**Short task:** Determine the number of lines where "bodies" occurs and reply with that number by itself.

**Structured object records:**
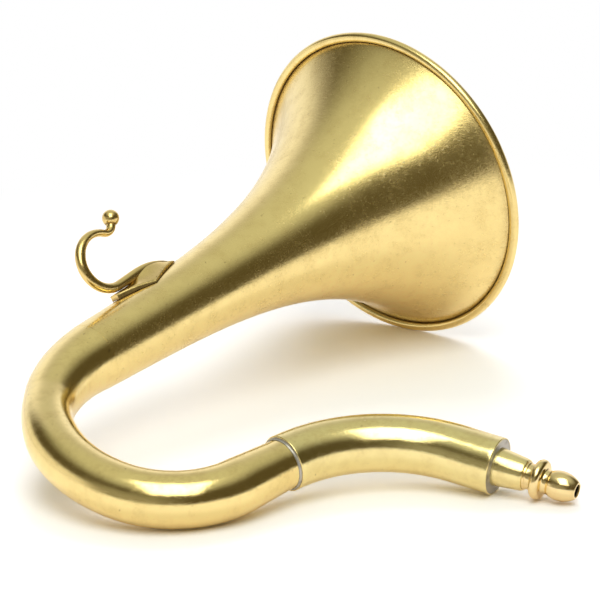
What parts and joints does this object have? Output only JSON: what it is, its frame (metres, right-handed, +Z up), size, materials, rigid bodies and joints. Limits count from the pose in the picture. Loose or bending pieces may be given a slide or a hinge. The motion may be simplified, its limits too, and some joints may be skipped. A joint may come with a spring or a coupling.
{
  "type": "signal horn",
  "caption": "Small curved brass signal horn with a flared bell, an S-shaped tube, a soldered sleeve, an olive-tipped mouthpiece and a ball-ended belt hook.",
  "frame": {"origin": "on the table plane under the middle of the horn's bounding box as it lies on its side", "axes": "+Z up from the table; the bell's axis leans 9.4 degrees up from +X, so the bell opens towards +X; the mouthpiece points towards -Y"},
  "size_m": [0.1944, 0.19, 0.0987],
  "materials": {
    "sheet_brass": "satin, worn, with fine hairline scratches and darker tarnish",
    "turned_brass": "polished, turned",
    "gilding_brass": "polished, redder brass",
    "brass_wire": "drawn",
    "spring_brass": "rolled spring temper",
    "tin_solder": "dull wiped tin-lead solder"
  },
  "bodies": {
    "horn": {"bell": "sheet_brass", "rim_wire": "brass_wire", "crook": "sheet_brass", "joint_solder": "tin_solder", "sleeve": "sheet_brass", "end_plug": "turned_brass", "end_solder": "tin_solder", "socket": "turned_brass", "reed_block": "turned_brass", "shallot": "turned_brass", "reed_wedge": "turned_brass", "reed_band": "turned_brass", "hook_plate": "sheet_brass", "hook": "sheet_brass"},
    "mouthpiece": {"mouthpiece": "gilding_brass"},
    "tongue": {"tongue": "spring_brass"}
  },
  "joints": [
    {"name": "mouthpiece_pull", "type": "slide", "parent": "horn", "child": "mouthpiece", "axis": [0.2127, -0.9623, -0.1697], "range_m": [0, 0.012]},
    {"name": "tongue_beat", "type": "hinge", "parent": "horn", "child": "tongue", "pos_m": [-0.01609, -0.0563, 0.0103], "axis": [0.9641, 0.1783, 0.1968], "range_deg": [-2, 2], "stiffness_Nm_per_rad": 0.002}
  ]
}
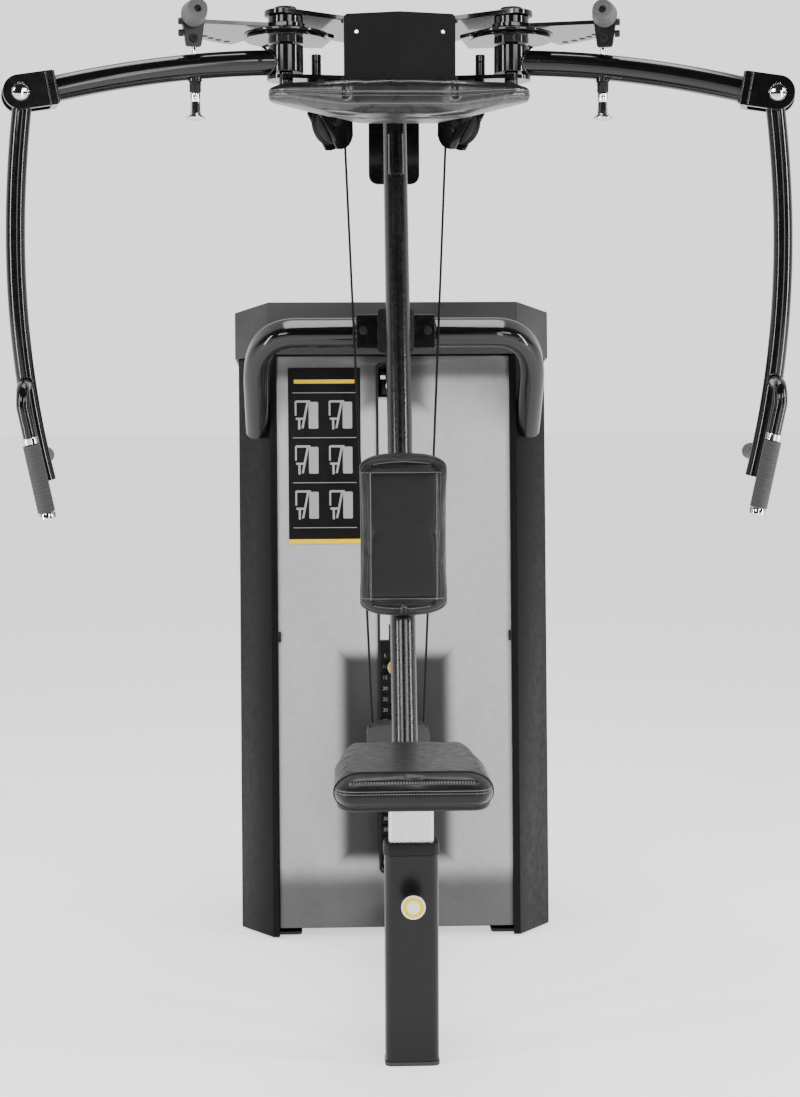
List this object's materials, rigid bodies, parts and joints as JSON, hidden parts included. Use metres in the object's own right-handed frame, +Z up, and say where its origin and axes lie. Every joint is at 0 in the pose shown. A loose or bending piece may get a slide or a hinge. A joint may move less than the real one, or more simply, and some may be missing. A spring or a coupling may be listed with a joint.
{
  "type": "pec deck machine",
  "caption": "Chest-fly and rear-delt machine: seat and leaning mast in front, overhead boom with swinging arms, and a leaning weight tower behind.",
  "frame": {"origin": "on the floor, under the middle of the machine's box", "axes": "+Z up, the user sits facing -Y, +X to the right of a viewer in front who looks along +Y"},
  "size_m": [1.5752, 1.5541, 2.026],
  "materials": {
    "black_paint": "gloss powder coat with a fine orange-peel texture",
    "charcoal_paint": "satin powder coat",
    "cap_grey": "satin, lightly grained",
    "frosted_panel": "frosted",
    "vinyl": "black grained upholstery vinyl",
    "rubber": "matte",
    "chrome": "polished",
    "stainless": "brushed",
    "black_plastic": "fine texture",
    "iron": "black oxide",
    "cable": "black coated steel cable"
  },
  "bodies": {
    "frame": {"base_rail": "black_paint", "seat_post": "black_paint", "front_foot": "rubber", "left_tower_foot": "rubber", "right_tower_foot": "rubber", "seat_collar": "black_plastic", "seat_pin_housing": "black_plastic", "back_pad": "vinyl", "mast": "black_paint", "cross_tube": "black_paint", "boom_top_plate": "black_paint", "boom_lower_frame": "black_paint", "left_pivot_shaft": "black_paint", "right_pivot_shaft": "black_paint", "front_cover": "black_paint", "header_pad": "vinyl", "lower_pulley_housing": "black_plastic", "left_tower_shell": "charcoal_paint", "right_tower_shell": "charcoal_paint", "front_panel": "frosted_panel", "rear_panel": "charcoal_paint", "tower_cap": "cap_grey", "upper_crossbar": "black_paint", "stack_shelf": "black_paint", "left_guide_rod": "chrome", "right_guide_rod": "chrome", "stack_cushion": "rubber", "resting_plates": "iron", "stack_cable": "cable", "left_cable": "cable", "right_cable": "cable", "left_pulley_guard": "black_paint", "right_pulley_guard": "black_paint"},
    "seat": {"seat_tube": "stainless", "seat_cushion": "vinyl"},
    "seat_pin": {"seat_pin_knob": "chrome"},
    "lifted_stack": {"lifted_plates": "iron"},
    "selector": {"selector_pin": "chrome"},
    "add_on": {"add_on_weight": "iron"},
    "head_wheel": {"head_pulley": "black_plastic"},
    "left_cam_unit": {"left_cam": "black_paint", "left_bumper": "rubber"},
    "left_arm_unit": {"left_arm": "black_paint", "left_pin_housing": "black_plastic", "left_clevis_pin": "chrome"},
    "left_plunger": {"left_start_pin": "chrome"},
    "left_forearm_unit": {"left_forearm": "black_paint", "left_front_grip": "rubber", "left_rear_grip": "rubber"},
    "left_wheel": {"left_top_pulley": "black_plastic"},
    "right_cam_unit": {"right_cam": "black_paint", "right_bumper": "rubber"},
    "right_arm_unit": {"right_arm": "black_paint", "right_pin_housing": "black_plastic", "right_clevis_pin": "chrome"},
    "right_plunger": {"right_start_pin": "chrome"},
    "right_forearm_unit": {"right_forearm": "black_paint", "right_front_grip": "rubber", "right_rear_grip": "rubber"},
    "right_wheel": {"right_top_pulley": "black_plastic"}
  },
  "joints": [
    {"name": "left_cam_turn", "type": "hinge", "parent": "frame", "child": "left_cam_unit", "pos_m": [-0.229, -0.155, 1.95], "axis": [0, 0, 1], "range_deg": [0, 84]},
    {"name": "left_start_adjust", "type": "hinge", "parent": "left_cam_unit", "child": "left_arm_unit", "pos_m": [-0.229, -0.155, 1.92], "axis": [0, 0, -1], "range_deg": [0, 60]},
    {"name": "left_forearm_swing", "type": "hinge", "parent": "left_arm_unit", "child": "left_forearm_unit", "pos_m": [-0.7483, -0.2749, 1.834], "axis": [-0.225, 0.9744, 0], "range_deg": [-35, 25]},
    {"name": "left_start_pin_pull", "type": "slide", "parent": "left_arm_unit", "child": "left_plunger", "axis": [0, 0, -1], "range_m": [0, 0.012], "stiffness_N_per_m": 900, "springref_m": -0.01},
    {"name": "left_wheel_turn", "type": "hinge", "parent": "frame", "child": "left_wheel", "pos_m": [-0.141, 0.06, 1.829], "axis": [0.7384, -0.6743, 0], "range_deg": [0, 152]},
    {"name": "right_cam_turn", "type": "hinge", "parent": "frame", "child": "right_cam_unit", "pos_m": [0.229, -0.155, 1.95], "axis": [0, 0, -1], "range_deg": [0, 84]},
    {"name": "right_start_adjust", "type": "hinge", "parent": "right_cam_unit", "child": "right_arm_unit", "pos_m": [0.229, -0.155, 1.92], "axis": [0, 0, 1], "range_deg": [0, 60]},
    {"name": "right_forearm_swing", "type": "hinge", "parent": "right_arm_unit", "child": "right_forearm_unit", "pos_m": [0.7483, -0.2749, 1.834], "axis": [-0.225, -0.9744, 0], "range_deg": [-35, 25]},
    {"name": "right_start_pin_pull", "type": "slide", "parent": "right_arm_unit", "child": "right_plunger", "axis": [0, 0, -1], "range_m": [0, 0.012], "stiffness_N_per_m": 900, "springref_m": -0.01},
    {"name": "right_wheel_turn", "type": "hinge", "parent": "frame", "child": "right_wheel", "pos_m": [0.141, 0.06, 1.829], "axis": [0.7384, 0.6743, 0], "range_deg": [0, 152]},
    {"name": "stack_lift", "type": "slide", "parent": "frame", "child": "lifted_stack", "axis": [0, 0.0872, 0.9962], "range_m": [0, 0.119], "deforming": ["stack_cable"]},
    {"name": "head_wheel_turn", "type": "hinge", "parent": "frame", "child": "head_wheel", "pos_m": [0, 0.5136, 1.3026], "axis": [-1, 0, 0], "range_deg": [0, 131]},
    {"name": "selector_pin_pull", "type": "slide", "parent": "lifted_stack", "child": "selector", "axis": [0, -0.9962, 0.0872], "range_m": [0, 0.075]},
    {"name": "add_on_weight_slide", "type": "slide", "parent": "frame", "child": "add_on", "axis": [0, -0.9962, 0.0872], "range_m": [0, 0.012]},
    {"name": "seat_height", "type": "slide", "parent": "frame", "child": "seat", "axis": [0, 0, 1], "range_m": [-0.06, 0.1]},
    {"name": "seat_pin_pull", "type": "slide", "parent": "frame", "child": "seat_pin", "axis": [0, -1, 0], "range_m": [0, 0.012], "stiffness_N_per_m": 900, "springref_m": -0.01}
  ],
  "couplings": [
    {"joint": "right_cam_turn", "follows": "left_cam_turn", "ratio": 1},
    {"joint": "stack_lift", "follows": "left_cam_turn", "m_per_rad": 0.08},
    {"joint": "left_wheel_turn", "follows": "left_cam_turn", "ratio": 1.7778},
    {"joint": "right_wheel_turn", "follows": "left_cam_turn", "ratio": 1.7778},
    {"joint": "head_wheel_turn", "follows": "left_cam_turn", "ratio": 1.5385}
  ]
}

**Result of the task:** 4